Much of the VA's reputation as the nation's best health-care system depends on that data, which is voluminous and on the whole favorable. According to the VA's most recent performance report, 93 percent of existing patients got primary care or specialty appointments within 14 days in 2013, along with 95 percent of existing mental-health patients. Ninety-three percent of veterans got appropriate preventive care. Four-fifths of veterans discharged from a mental-health unit got follow-up care within seven days.

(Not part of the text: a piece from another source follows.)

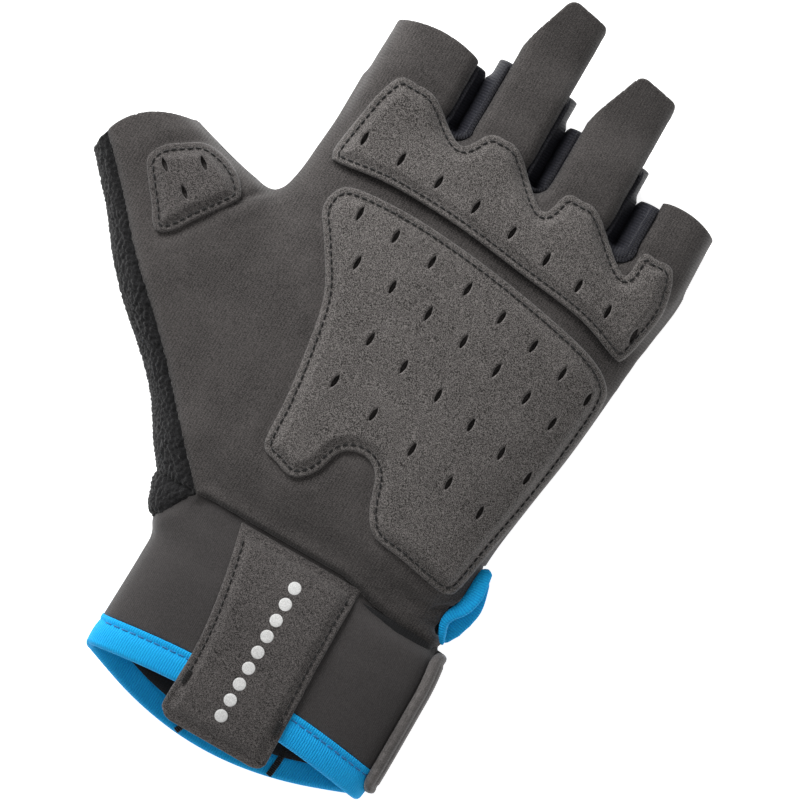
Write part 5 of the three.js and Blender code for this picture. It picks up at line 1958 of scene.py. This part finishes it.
@dataclass
class Cuff:
    """The blue binding round the cuff's hem, the lining behind it and the closure strap."""

    pattern: Pattern
    form: Form
    steps: int = 480
    stitch_inset: float = 1.8

    def hem_at(self, x: Array, z: Array) -> Array:
        """Station of the hem: the palm-side line above the side seam and the back line below it."""
        share = smooth_step(9.0, 15.0, z)
        return self.pattern.back_hem_at(x) * (1 - share) + self.pattern.palm_hem_at(x) * share

    def binding(self) -> bpy.types.Object:
        """The folded tape: its profile carried round the cuff.

        The profile starts at the outer top edge, runs down the outer face, rolls round the hem, climbs the
        inner face, and closes through the band. Stations are millimetres above the hem.
        """
        p = self.pattern
        turn = 2 * math.pi * np.arange(self.steps) / self.steps
        body = self.form.body
        start = body.ring(np.full(self.steps, p.wrist_seam - p.band_length - 3.0), turn, 0.0)
        x, z = start[:, 0], start[:, 2]
        hem = self.hem_at(x, z)
        share = smooth_step(9.0, 15.0, z)
        top = p.binding_top_at(x) - hem
        inner_top = (7.0 + 1.8 * np.minimum((x / 25.0) ** 2, 1.0)) * (1 - share) + p.binding_height * share
        proud, deep = p.binding_proud, -p.wall - p.binding_proud
        roll = (proud - deep) / 2
        profile: list[tuple[Array, float]] = []
        outer = [(0.0, 0.05), (0.05, 0.42), (0.3, proud), (1.1, 0.5), (1.55, 0.3), (1.8, 0.18), (2.05, 0.3)]
        profile += [(top - above, grow) for above, grow in outer]
        for t in np.linspace(0.25, 1.0, 9):
            profile.append(((top - 2.5) * (1 - t) + roll * t, proud - 0.02 + 0.1 * math.sin(math.pi * t)))
        for angle in np.linspace(20, 160, 8):
            a = math.radians(angle)
            profile.append((np.full(self.steps, roll * (1 - math.sin(a))), proud - roll + roll * math.cos(a)))
        for t in np.linspace(0.0, 1.0, 8):
            profile.append((roll * (1 - t) + (inner_top - 2.3) * t, deep))
        inner = [(2.05, 0.2), (1.8, 0.3), (1.5, 0.2), (0.4, 0.0), (0.0, 0.3)]
        profile += [(inner_top - above, deep + grow) for above, grow in inner]
        profile += [(inner_top, -1.3), (top * 0.5 + inner_top * 0.5, -1.2), (top - 0.1, -1.0)]
        rings = [body.ring(hem + above, turn, grow) for above, grow in profile]
        grid = np.stack(rings)
        run = np.concatenate([[0.0], np.cumsum(np.linalg.norm(np.diff(grid[8], axis=0), axis=1))])
        down = np.concatenate([[0.0], np.cumsum(np.linalg.norm(np.diff(grid[:, 120], axis=0), axis=1))])
        u, v = np.broadcast_to(run, grid.shape[:2]), np.broadcast_to(down[:, None], grid.shape[:2])
        faces = grid_faces(len(rings), self.steps, wrap_rows=True, wrap_columns=True)
        uv = np.stack([u, v], axis=-1).reshape(-1, 2)
        return make_object("cuff_binding_tape", grid.reshape(-1, 3), faces[:, ::-1], uv)

    def lining(self) -> bpy.types.Object:
        """The dark lining inside the wrist: a thin sleeve whose lower edge shows past the tape."""
        p = self.pattern
        turn = 2 * math.pi * np.arange(self.steps) / self.steps
        body = self.form.body
        start = body.ring(np.full(self.steps, p.wrist_seam - p.band_length - 3.0), turn, 0.0)
        hem = self.hem_at(start[:, 0], start[:, 2])
        share = smooth_step(9.0, 15.0, start[:, 2])
        low = hem + 6.4 * (1 - share) + (p.binding_height - 0.6) * share
        down = np.linspace(0.0, 1.0, 24)
        rim, inside, outside = -2.05, -2.35, -1.85
        layers = [(0.0, rim), *((along, inside) for along in down)]
        layers += [(along, outside) for along in down[::-1]]
        rings = []
        for along, grow in layers:
            station = low * (1 - along) + (p.wrist_seam - 1.0) * along
            rings.append(body.ring(station, turn, grow))
        grid = np.stack(rings)
        faces = grid_faces(len(rings), self.steps, wrap_rows=True, wrap_columns=True)
        return make_object("wrist_lining", grid.reshape(-1, 3), faces[:, ::-1])

    def strap(self) -> bpy.types.Object:
        """The closure strap: a slab round the little-finger side and under the back, with rounded edges."""
        p = self.pattern
        body = self.form.body
        count = 230
        turn = np.linspace(0.9, -math.pi, 4000)
        ring = body.ring(np.full(4000, p.wrist_seam - p.band_length / 2), turn, p.over_binding)
        start = np.argmax(ring[:, 2] < p.strap_top)
        stop = np.argmax((ring[:, 0] < p.wrist_width / 2 - p.strap_reach) & (ring[:, 2] < p.seam_height))
        run, length = along_path(ring[start:stop], False)
        stops = length * (0.5 - 0.5 * np.cos(np.linspace(0.0, math.pi, count)))
        angle = np.interp(stops, run[: stop - start], turn[start:stop])
        top = p.wrist_seam - p.strap_inset - 0.035 * p.band_length
        low = p.wrist_seam - p.band_length - 1.0
        rows = 50
        across = 0.5 - 0.5 * np.cos(np.linspace(0.0, math.pi, rows))
        corner = 4.0
        edge = np.minimum(stops, length - stops)
        cut = corner - np.sqrt(np.maximum(corner**2 - np.maximum(corner - edge, 0.0) ** 2, 0.0))
        station = (low + cut)[None] * (1 - across[:, None]) + (top - cut)[None] * across[:, None]
        near = np.minimum(np.minimum(station - low, top - station), np.broadcast_to(edge, station.shape))
        share = np.clip(near / 0.9, 0.0, 1.0)
        rise = p.strap_thickness * (0.35 + 0.65 * np.sqrt(1 - (1 - share) ** 2)) - 0.3 * bump(near - 2.4, 0.5)
        turns = np.broadcast_to(angle, station.shape)
        places = (station.ravel(), turns.ravel())
        outer = body.ring(*places, p.over_binding + rise.ravel()).reshape(rows, count, 3)
        inner = body.ring(*places, p.over_binding).reshape(rows, count, 3)
        points, faces = slab(outer, inner)
        piece = make_object("closure_strap_band", points, faces[:, ::-1])
        value = np.concatenate([bump(near, 0.9).ravel(), np.zeros(near.size)])
        add_value(piece, "edge", value)
        return piece

    def stitches(self) -> bpy.types.Object:
        """Blue stitches along the tape's upper edge on the palm side."""
        p = self.pattern
        x = np.arange(-37.0, 42.0, 2.3)
        ends = []
        for side in (-0.65, 0.65):
            plan = np.column_stack([x + side, p.binding_top_at(x + side) - self.stitch_inset])
            ends.append(np.column_stack([plan, self.form.top_at(plan, 0.28)]))
        return make_object("cuff_binding_stitches", *capsules(ends[0], ends[1], 0.24))

    def bartacks(self) -> bpy.types.Object:
        """Two short rows of heavy crosswise stitches on the inside of the back's tape."""
        p = self.pattern
        starts, ends = [], []
        left = [(-6.3, -101.8), (-6.8, -103.8), (-7.6, -105.6)]
        right = [(20, -96), (20.1, -99), (19.6, -103.6)]
        height = p.wrist_lift + p.wall + p.binding_proud + 0.15
        for path in (left, right):
            centres, ahead = spaced(np.array(path, dtype=float), 0.55)
            square = np.column_stack([-ahead[:, 1], ahead[:, 0]])
            for rows, side in ((starts, -0.6), (ends, 0.6)):
                plan = centres + side * square
                rows.append(np.column_stack([plan, np.full(len(plan), height)]))
        return make_object("cuff_bartacks", *capsules(np.vstack(starts), np.vstack(ends), 0.32))

    def build(self, wardrobe: Wardrobe) -> list[bpy.types.Object]:
        """Makes and dresses the cuff's pieces.

        Args:
            wardrobe: the finishes.

        Returns:
            The pieces.
        """
        tape, strap, lining, seam = self.binding(), self.strap(), self.lining(), self.stitches()
        bartacks = self.bartacks()
        wardrobe.dress(tape, "binding", Slot.BINDING)
        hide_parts("cuff_binding")
        wardrobe.dress(strap, "strap", Slot.STRAP)
        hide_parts("closure_strap")
        wardrobe.dress(lining, "lining", Slot.WRIST)
        wardrobe.dress(seam, "blue_thread", Slot.BINDING)
        wardrobe.dress(bartacks, "thread", Slot.BINDING)
        return [tape, strap, lining, seam, bartacks]


@dataclass
class Vent:
    """The side vent's two bindings."""

    pattern: Pattern
    form: Form

    def build(self, wardrobe: Wardrobe) -> list[bpy.types.Object]:
        """Makes and dresses both bindings.

        Args:
            wardrobe: the finishes.

        Returns:
            The pieces.
        """
        p = self.pattern
        edge = 0.62 * p.palm_thickness
        front = [(42.5, -27, edge - 1.4), (42.6, -31, edge - 0.2), (42.7, -35, edge + 0.5)]
        front += [(41.9, -39, edge + 1), (40.0, -42.3, edge + 0.8), (39.5, -45, edge)]
        front += [(40.5, -47.8, edge - 1.5), (42, -50.3, edge - 4)]
        low = p.vent_low + p.seam_gap + p.vent_binding_thickness / 2
        rear = [(43.6, -30, low + 2), (44.3, -35, low + 1), (44.2, -38.5, low), (43.1, -42.3, low)]
        rear += [(42.4, -46, low), (41.8, -50, low)]
        rows = (
            ("vent_binding_palm", front, (1.5, 2.1, 2.4, 2.2, 1.7, 1.2, 1.0, 0.5), -0.35),
            ("vent_binding_back", rear, (1.2, 1.8, 2.5, 3.0, 2.5, 0.8), 0.15),
        )
        pieces = []
        for name, path, widths, tilt in rows:
            centres = curved_rows(np.array(path), 8)
            half = p.vent_binding_thickness / 2
            piece = swept_tape(name + "_tape", centres, np.array(widths), half, np.full(2, tilt))
            wardrobe.dress(piece, "binding", Slot.BINDING)
            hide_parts(name)
            pieces.append(piece)
        return pieces


@dataclass
class Studio:
    """The pale floor, the soft light and the camera over the glove."""

    view_width: float = 210.5
    distance: float = 1.6
    height: float = 20.0
    turn: float = 30.0

    def build(self) -> None:
        """Sets the camera, the lights and the floor."""
        scene = bpy.context.scene
        scene.view_settings.view_transform = "Standard"
        self.camera(scene)
        self.lights(scene)
        self.floor(scene)

    def camera(self, scene: bpy.types.Scene) -> None:
        """A long lens straight above the glove, turned as the photograph is."""
        data = bpy.data.cameras.new("camera")
        data.sensor_width = 36.0
        data.lens = 36.0 * (self.distance - self.height * MM) / (self.view_width * MM)
        camera = bpy.data.objects.new("camera", data)
        scene.collection.objects.link(camera)
        camera.location = (0.0, 0.0, self.distance)
        camera.rotation_euler = (0.0, 0.0, math.radians(self.turn))
        scene.camera = camera

    def lights(self, scene: bpy.types.Scene) -> None:
        """A large soft key from the upper left, a weaker fill and an even pale surround."""
        rows = (
            ("key", (-0.64, 0.48, 0.52), 0.55, 10.9),
            ("top", (0.0, 0.0, 1.75), 0.8, 3.0),
            ("fill", (0.8, -0.9, 0.9), 1.2, 2.5),
        )
        for name, place, size, power in rows:
            data = bpy.data.lights.new(name, "AREA")
            data.size = size
            data.energy = power
            light = bpy.data.objects.new(name, data)
            light.location = place
            light.rotation_euler = (-Vector(place)).to_track_quat("-Z", "Y").to_euler()
            scene.collection.objects.link(light)
        world = bpy.data.worlds.new("surround")
        world.use_nodes = True
        world.node_tree.nodes["Background"].inputs["Color"].default_value = (1.0, 1.0, 1.0, 1.0)
        world.node_tree.nodes["Background"].inputs["Strength"].default_value = 0.22
        scene.world = world

    def floor(self, scene: bpy.types.Scene) -> None:
        """A plain white floor, lit a little from within so that the shadows stay faint."""
        corners = 2e3 * np.array([[-1, -1, 0], [1, -1, 0], [1, 1, 0], [-1, 1, 0.0]])
        floor = make_object("floor", corners, np.array([[0, 1, 2, 3]]))
        material = bpy.data.materials.new("floor")
        material.use_nodes = True
        shader = material.node_tree.nodes["Principled BSDF"]
        shader.inputs["Base Color"].default_value = (0.9, 0.9, 0.9, 1.0)
        shader.inputs["Roughness"].default_value = 0.8
        shader.inputs["Emission Color"].default_value = (1.0, 1.0, 1.0, 1.0)
        shader.inputs["Emission Strength"].default_value = 0.82
        floor.data.materials.append(material)


def note_sizes() -> None:
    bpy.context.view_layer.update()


def main() -> None:
    """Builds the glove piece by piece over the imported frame."""
    logging.basicConfig(level=logging.INFO, format="%(message)s")
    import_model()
    Studio().build()
    pattern = Pattern()
    form = Form(pattern)
    wardrobe = Wardrobe()
    for part in (HandShell(pattern, form), Pads(pattern, form), Cuff(pattern, form), Vent(pattern, form)):
        for piece in part.build(wardrobe):
            LOG.info("%s: %d faces", piece.name, len(piece.data.polygons))
    note_sizes()


if __name__ == "__main__":
    main()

Pretty good numbers — if true. Are they still reliable? What about the VA's data on patient satisfaction, such as the finding that 87 percent of patients score it 8 or higher on a scale of 1 to 10 for quality of care? Or that 91 percent say they were treated with "respect and dignity"? A thorough and wide-ranging audit may now be necessary to restore public confidence in this kind of data.

Here's more data: The agency's funding increased from $59 billion in 2003 to $136 billion last year, but the demands on it have also grown. The VA treated 5.6 million veterans in 2012, up from 4.4 million in 2003. And the number of so-called Priority 1 veterans — those with the greatest level of disability — was 1.3 million in 2012, more than double that of a decade earlier.

There can be little doubt that the VA needs more resources. That increase in patients has outstripped the increase in money. In fact, spending per Priority 1 veteran fell 8 percent from the time Obama took office to 2012. Compare that with the private health-care market, where the cost of employer-sponsored insurance increased 18 percent over the same period.

The president said Wednesday that the VA's misconduct, if proved, "will be punished." As it should be. But repairing the VA's reputation, and giving it the resources it needs to work well, will require more than that. The VA also needs to restore public faith in its numbers.